SUPPLIED MATERIAL.
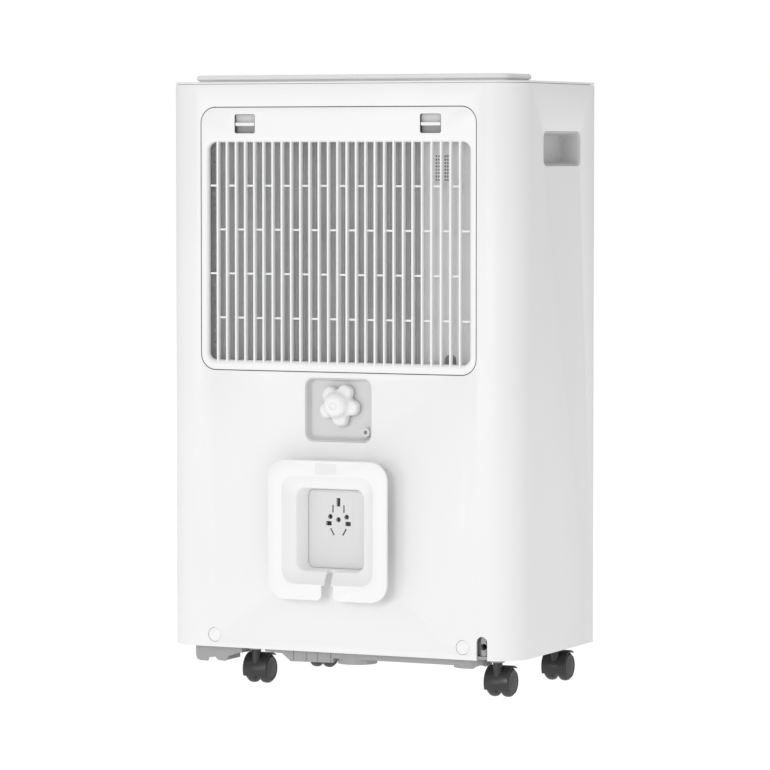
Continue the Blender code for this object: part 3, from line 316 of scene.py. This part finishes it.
FOAM = foam("float_foam", (0.8, 0.8, 0.78), 0.8, 600.0)


# ---------------------------------------------------------------- casing


def rear_outline(inset, front, steps=26):
    radius = REAR_CORNER - inset
    x, y = HALF_WIDTH - REAR_CORNER, REAR_Y - REAR_CORNER
    right, left = arc((x, y), radius, 0.0, 90.0, steps), arc((-x, y), radius, 90.0, 180.0, steps)
    return [(HALF_WIDTH - inset, front), *right, *left, (-HALF_WIDTH + inset, front)]


def front_outline(inset, back, steps=22):
    radius = FRONT_CORNER - inset
    x, y = FRONT_HALF - FRONT_CORNER, FRONT_Y + FRONT_CORNER
    left, right = arc((-x, y), radius, 180.0, 270.0, steps), arc((x, y), radius, 270.0, 360.0, steps)
    return [(-FRONT_HALF + inset, back), *left, *right, (FRONT_HALF - inset, back)]


def handle_ring(side, level, shrink, radius):
    outline = rounded((HANDLE_Y, HANDLE_Z), HANDLE_LONG - shrink, HANDLE_TALL - shrink, radius, 8)
    return [placed(p, side * (HALF_WIDTH - level), "X") for p in outline]


def make_rear_shell():
    outline = rear_outline(0.0, SIDE_EDGE_Y) + rear_outline(WALL, SIDE_EDGE_Y)[::-1]
    panel_z = (PANEL_LOW + PANEL_HIGH) / 2
    wide, tall = PANEL_HALF * 2, PANEL_HIGH - PANEL_LOW
    well = rounded((0.0, panel_z), wide + 7.0, tall + 7.0, PANEL_CORNER + 3.5)
    hole = rounded((0.0, panel_z), wide + 1.5, tall + 1.5, PANEL_CORNER + 0.75)
    ledge = rounded((0.0, panel_z), wide - 10.0, tall - 10.0, PANEL_CORNER - 5.0)
    pocket = rounded((DRAIN_X, POCKET_Z), POCKET_WIDE, POCKET_TALL, 8.6)
    park = rounded((0.0, REEL_Z), PARK_WIDE + 0.7, PARK_TALL + 0.7, 7.2)
    notch = [(-172.0, 30.0), (-160.0, 30.0), *arc((-166.0, 59.0), 6.0, 0.0, 180.0, 16)]
    outlines = ((hole, 99.0), (ledge, 90.0), (pocket, 95.0), (park, 95.0), (notch, 95.0))
    cuts = [extrude(shape, low, 100.0 if shape is ledge else REAR_Y + 2.0, "Y") for shape, low in outlines]
    for side in (-1, 1):
        cuts.append(cylinder(7.7, (side * 144.3, 52.8), 95.0, REAR_Y + 2.0, "Y", 40))
        cuts.append(loft([handle_ring(side, -2.0, -0.6, 7.3), handle_ring(side, 8.0, -0.6, 7.3)]))
    rim = extrude(well, 97.0, REAR_Y - 1.0, "Y")
    shape = extrude(outline, SHELL_BOTTOM, SEAM_Z, "Z")
    piece("casing_rear", "root", WHITE, [shape], cuts, [rim], ["rear_shell"], 0.45)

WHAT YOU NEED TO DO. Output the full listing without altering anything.

RESULT OF THE EXERCISE.
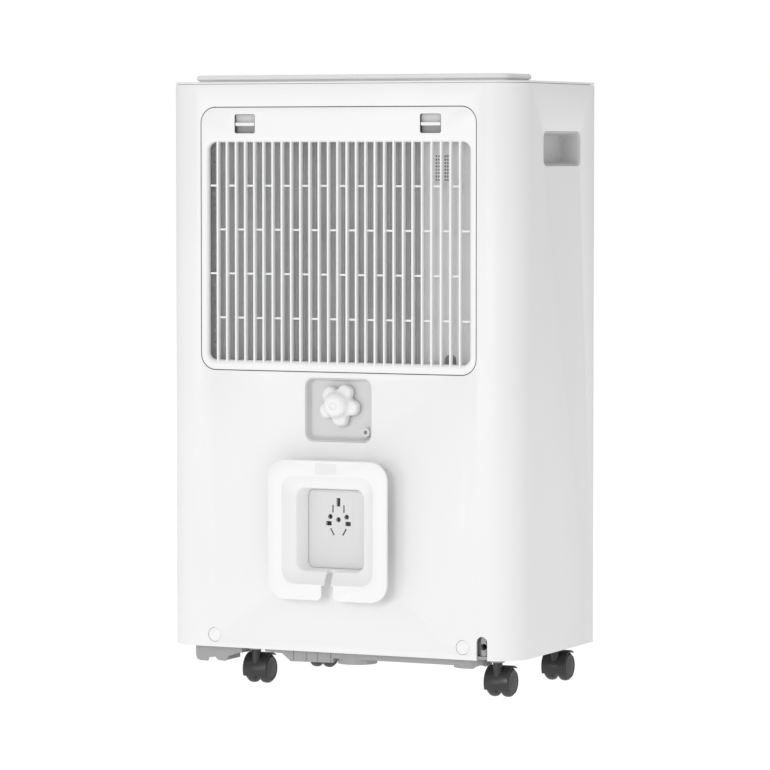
Continue the Blender code for this object: part 3, from line 316 of scene.py. This part finishes it.
FOAM = foam("float_foam", (0.8, 0.8, 0.78), 0.8, 600.0)


# ---------------------------------------------------------------- casing


def rear_outline(inset, front, steps=26):
    radius = REAR_CORNER - inset
    x, y = HALF_WIDTH - REAR_CORNER, REAR_Y - REAR_CORNER
    right, left = arc((x, y), radius, 0.0, 90.0, steps), arc((-x, y), radius, 90.0, 180.0, steps)
    return [(HALF_WIDTH - inset, front), *right, *left, (-HALF_WIDTH + inset, front)]


def front_outline(inset, back, steps=22):
    radius = FRONT_CORNER - inset
    x, y = FRONT_HALF - FRONT_CORNER, FRONT_Y + FRONT_CORNER
    left, right = arc((-x, y), radius, 180.0, 270.0, steps), arc((x, y), radius, 270.0, 360.0, steps)
    return [(-FRONT_HALF + inset, back), *left, *right, (FRONT_HALF - inset, back)]


def handle_ring(side, level, shrink, radius):
    outline = rounded((HANDLE_Y, HANDLE_Z), HANDLE_LONG - shrink, HANDLE_TALL - shrink, radius, 8)
    return [placed(p, side * (HALF_WIDTH - level), "X") for p in outline]


def make_rear_shell():
    outline = rear_outline(0.0, SIDE_EDGE_Y) + rear_outline(WALL, SIDE_EDGE_Y)[::-1]
    panel_z = (PANEL_LOW + PANEL_HIGH) / 2
    wide, tall = PANEL_HALF * 2, PANEL_HIGH - PANEL_LOW
    well = rounded((0.0, panel_z), wide + 7.0, tall + 7.0, PANEL_CORNER + 3.5)
    hole = rounded((0.0, panel_z), wide + 1.5, tall + 1.5, PANEL_CORNER + 0.75)
    ledge = rounded((0.0, panel_z), wide - 10.0, tall - 10.0, PANEL_CORNER - 5.0)
    pocket = rounded((DRAIN_X, POCKET_Z), POCKET_WIDE, POCKET_TALL, 8.6)
    park = rounded((0.0, REEL_Z), PARK_WIDE + 0.7, PARK_TALL + 0.7, 7.2)
    notch = [(-172.0, 30.0), (-160.0, 30.0), *arc((-166.0, 59.0), 6.0, 0.0, 180.0, 16)]
    outlines = ((hole, 99.0), (ledge, 90.0), (pocket, 95.0), (park, 95.0), (notch, 95.0))
    cuts = [extrude(shape, low, 100.0 if shape is ledge else REAR_Y + 2.0, "Y") for shape, low in outlines]
    for side in (-1, 1):
        cuts.append(cylinder(7.7, (side * 144.3, 52.8), 95.0, REAR_Y + 2.0, "Y", 40))
        cuts.append(loft([handle_ring(side, -2.0, -0.6, 7.3), handle_ring(side, 8.0, -0.6, 7.3)]))
    rim = extrude(well, 97.0, REAR_Y - 1.0, "Y")
    shape = extrude(outline, SHELL_BOTTOM, SEAM_Z, "Z")
    piece("casing_rear", "root", WHITE, [shape], cuts, [rim], ["rear_shell"], 0.45)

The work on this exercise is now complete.